Is there a continuum of antisociability, from gum-droppers right through to the Gallagher brothers? The idea would have appealed to Norbert Elias, a Jewish sociologist who fled from Nazi Germany and eventually found refuge at Leicester University. Elias’s mother died in Auschwitz and she was one of those to whom he dedicated the 1978 English translation of his great work, The Civilising Process, first published in Switzerland in 1939. Elias’s concern is with the slow, delicate process of taming aggression through forms of behaviour, so that differences can be reconciled without violence. It’s a historical lesson not yet learnt in Northern Ireland or on a Saturday night in Camden Town.

Looking back over the centuries, Elias reaches deep into the most trivial recesses of everyday behaviour (though he died, in 1990, before gum on pavements became an issue for a British Prime Minister). He quotes, for example, from a list of boorishness in a medieval handbook:

27 : Do not spit over or on the table.

37 : Do not spit into the bowl when washing your hands.

Such rules imply constant struggle, like the traditional mining-village housewife’s battle against filth; remember that Tony Blair is a County Durham MP. Not long ago, all buses bore notices saying: “Do not spit.” (On the other hand, no such notices forbade smoking – which wasn’t yet ritually unclean – except downstairs in double-deckers.) I notice that spitting has crept back into everyday urban behaviour. But buses now are only likely to carry notices threatening drastic action if staff are attacked. No mention of spitting, or of the safety of passengers. A line of defence, a kind of bulwark, has been thrown up. It implies no reciprocity of obligations. Nor does it stretch out into the minutiae of behaviour, from which greater things may flow.

In books such as Behaviour in Public Places, the American sociologist Erving Goffman focused constantly on the present-day detail of the way people treat one another.
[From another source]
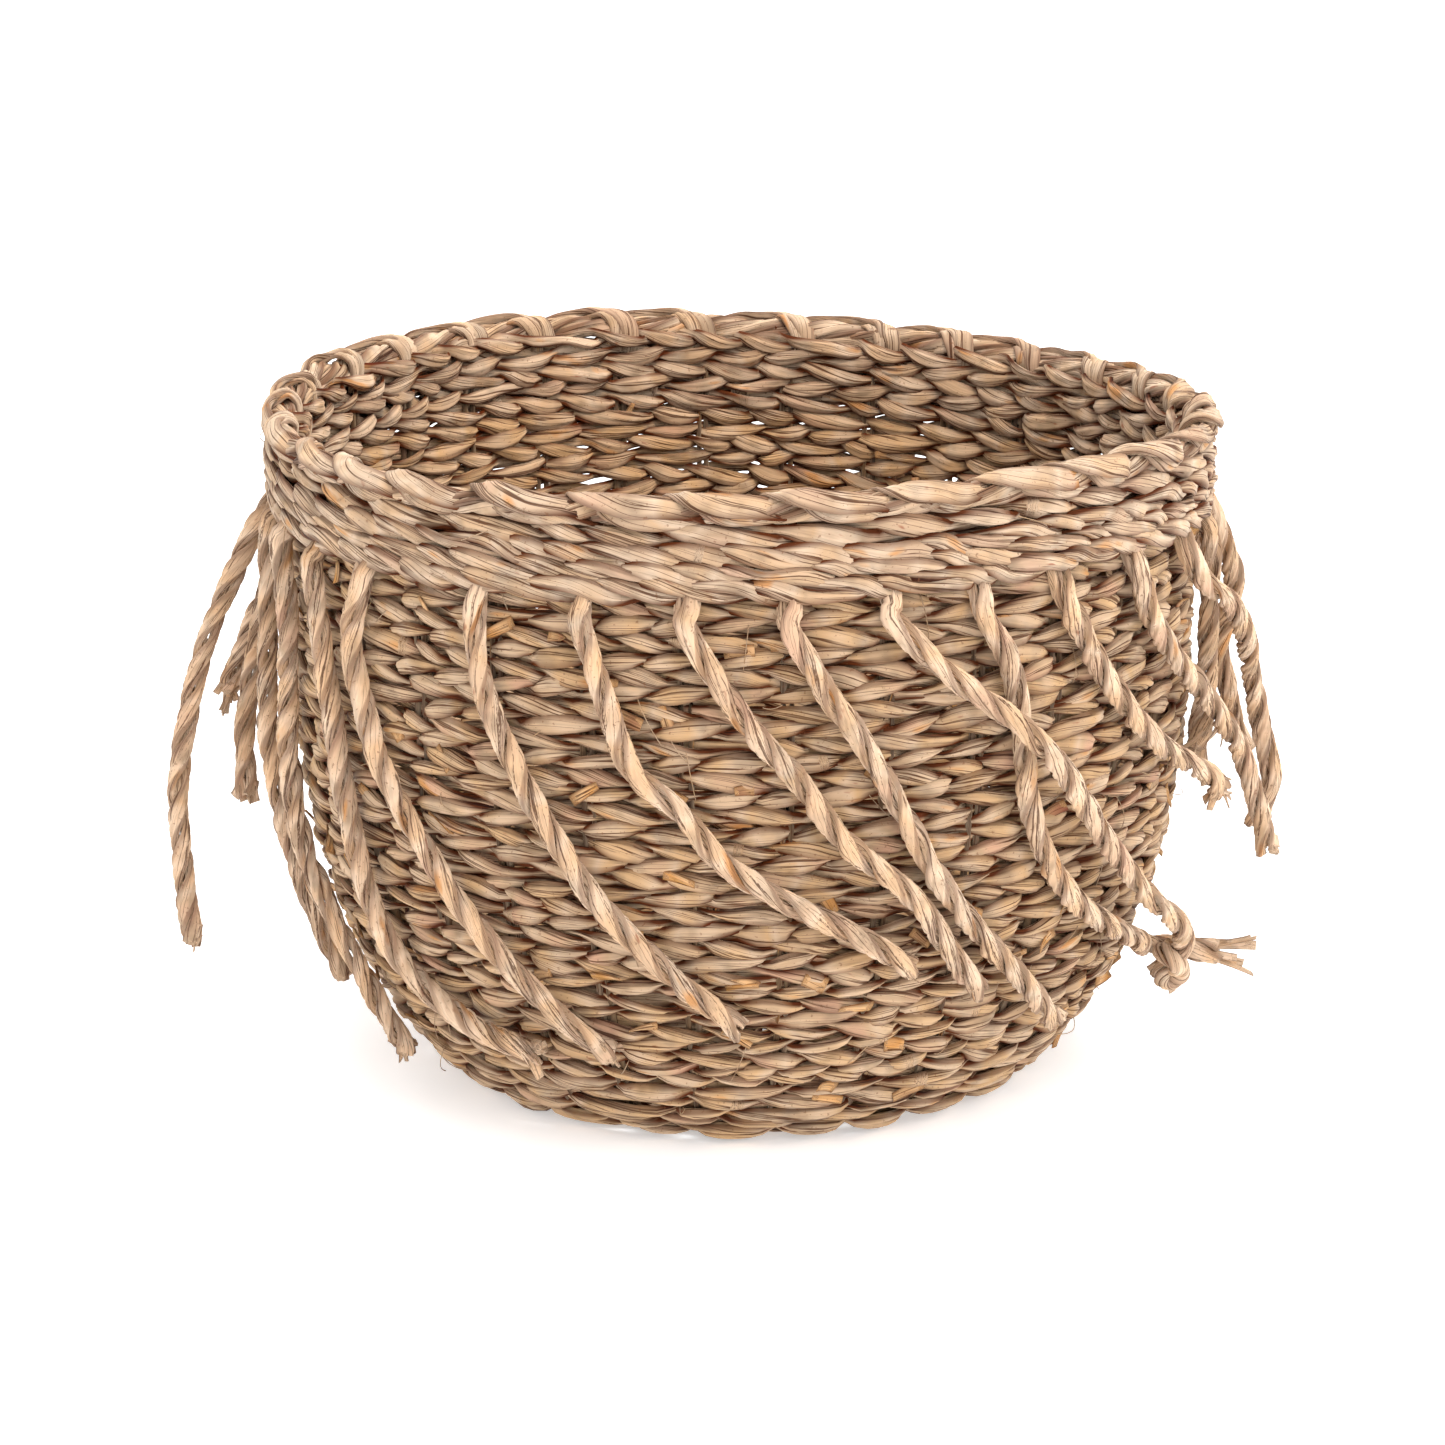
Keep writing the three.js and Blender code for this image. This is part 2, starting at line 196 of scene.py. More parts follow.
def lay_strands(name, strands, outline, seed, spin=0.05):
    """One mesh of several strands. Each holds its points in millimetres, and may hold
    widths, the direction its thin side faces, a further tilt, how far it is tucked
    under another, and whether it closes."""
    rng = np.random.default_rng(seed)
    data = bpy.data.curves.new(name, "CURVE")
    data.dimensions = "3D"
    data.twist_mode = "Z_UP"
    data.bevel_mode = "OBJECT"
    data.bevel_object = outline
    data.use_fill_caps = True
    for strand in strands:
        points = np.asarray(strand["points"], float)
        count = len(points)
        tilt = np.broadcast_to(strand.get("tilt", 0.0), count).astype(float)
        if "face" in strand:
            face = np.broadcast_to(strand["face"], (count, 3))
            tilt = tilt + tilt_towards(points, face, strand.get("closed", False))
        spline = data.splines.new("POLY")
        spline.points.add(count - 1)
        spline.points.foreach_set("co", np.column_stack([points * MM, np.ones(count)]).ravel())
        width = np.broadcast_to(strand.get("width", 1.0), count).astype(float)
        spline.points.foreach_set("radius", width)
        spline.points.foreach_set("tilt", tilt)
        spline.use_cyclic_u = strand.get("closed", False)
    curve = bpy.data.objects.new(name + "_curve", data)
    bpy.context.collection.objects.link(curve)
    ready = curve.evaluated_get(bpy.context.evaluated_depsgraph_get())
    mesh = bpy.data.meshes.new_from_object(ready)
    bpy.data.objects.remove(curve)
    bpy.data.curves.remove(data)
    mesh.name = name
    mesh.materials.clear()

    around = outline["points"]
    turn = 2 * math.pi * np.arange(around) / around
    caps, sides = [], []
    for strand in strands:
        points = np.asarray(strand["points"], float)
        along = np.concatenate([[0], np.cumsum(np.linalg.norm(np.diff(points, axis=0), axis=1))])
        angle = turn[None, :] + spin * along[:, None] + rng.uniform(0, 6.3)
        tuck = np.broadcast_to(strand.get("tuck", 0.0), len(points))
        # The fourth value is painted shade: it grows towards the sides of the section and with the tuck.
        block = np.stack([np.cos(angle), np.sin(angle),
                          np.broadcast_to(0.1 * along[:, None], angle.shape),
                          0.8 * np.abs(np.sin(turn))[None, :] + 0.5 * tuck[:, None]], axis=-1)
        block[..., 0] += rng.uniform(-40, 40)
        block[..., 2] += rng.uniform(0, 900)
        sides.append(block.reshape(-1, 4))
        if not strand.get("closed", False):
            caps += [block[-1], block[0]]
    values = np.vstack(caps + sides)
    assert len(values) == len(mesh.vertices), name
    grain = mesh.attributes.new("grain", "FLOAT_VECTOR", "POINT")
    grain.data.foreach_set("vector", values[:, :3].ravel())
    # This attribute carries painted shade, not a colour of the leaf.
    fold = mesh.attributes.new("fold", "FLOAT", "POINT")
    fold.data.foreach_set("value", values[:, 3].copy())

    solid = bmesh.new()
    solid.from_mesh(mesh)
    bmesh.ops.remove_doubles(solid, verts=solid.verts, dist=1e-7)
    if caps:
        bmesh.ops.recalc_face_normals(solid, faces=solid.faces)
    if solid.calc_volume(signed=True) < 0:
        bmesh.ops.reverse_faces(solid, faces=solid.faces)
    solid.to_mesh(mesh)
    solid.free()
    mesh.polygons.foreach_set("use_smooth", np.ones(len(mesh.polygons), bool))
    piece = bpy.data.objects.new(name, mesh)
    bpy.context.collection.objects.link(piece)
    return piece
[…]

Here’s one example: “The act of staring is a thing which one does not ordinarily do to another human being; it seems to put the object stared at in a class apart. One does not talk to a monkey in a zoo . . . one only stares.” Tag-writing is staring-by-proxy: an out-of-sight bravado. The sprayer, who usually works at night, doesn’t look at you scornfully in person. But his message stares out at you all the time.

As in my tale of the bike and the flower water, there’s something comical about a Prime Minister going on about dropped gum and dog shit. Should he fret, personally, about such trivia? (As John Major famously did when he called for the cones hotline to be set up.) Probably not. But to many people they aren’t trivia – especially on housing estates where allocation policies thrust incompatible tenants up against one another. The worst conflict sets the young, often from an unsettled background, and housed for reasons of perceived “need”, up against the old, often from a generation who worked their way up a waiting-list to gain their longed-for “entitlement”.

How to change all this?

Elias, like Wilson and, I suspect, Goffman, would argue that change is best started a long way down the chain of influence. Not long ago, I went into a north London Adventist church. In Britain, this is an almost wholly Caribbean institution. I stood at the back, listening to hymns and looking at the banner over the altar: “Your Future Begins Today!” Everyone was deeply courteous, but I felt out of place. This wasn’t because I was white and everyone else was black. It was because I was by far the grubbiest person in sight. Cleanliness was still next to godliness.

In the United States, “faith institutions” are now seen by some urban sociologists as one of the few levers that may change ethics in the ghetto (and elsewhere). It’s often forgotten that the great Victorian sociologist, Charles Booth, devoted several volumes of his Life and Labour of the People in London to patterns of religion. His near-namesake, William Booth, founded the Salvation Army in the East End at about the same time, fighting drunkenness, fecklessness and crime with the Bible in one hand and a tambourine in the other. Both Booths were on to something.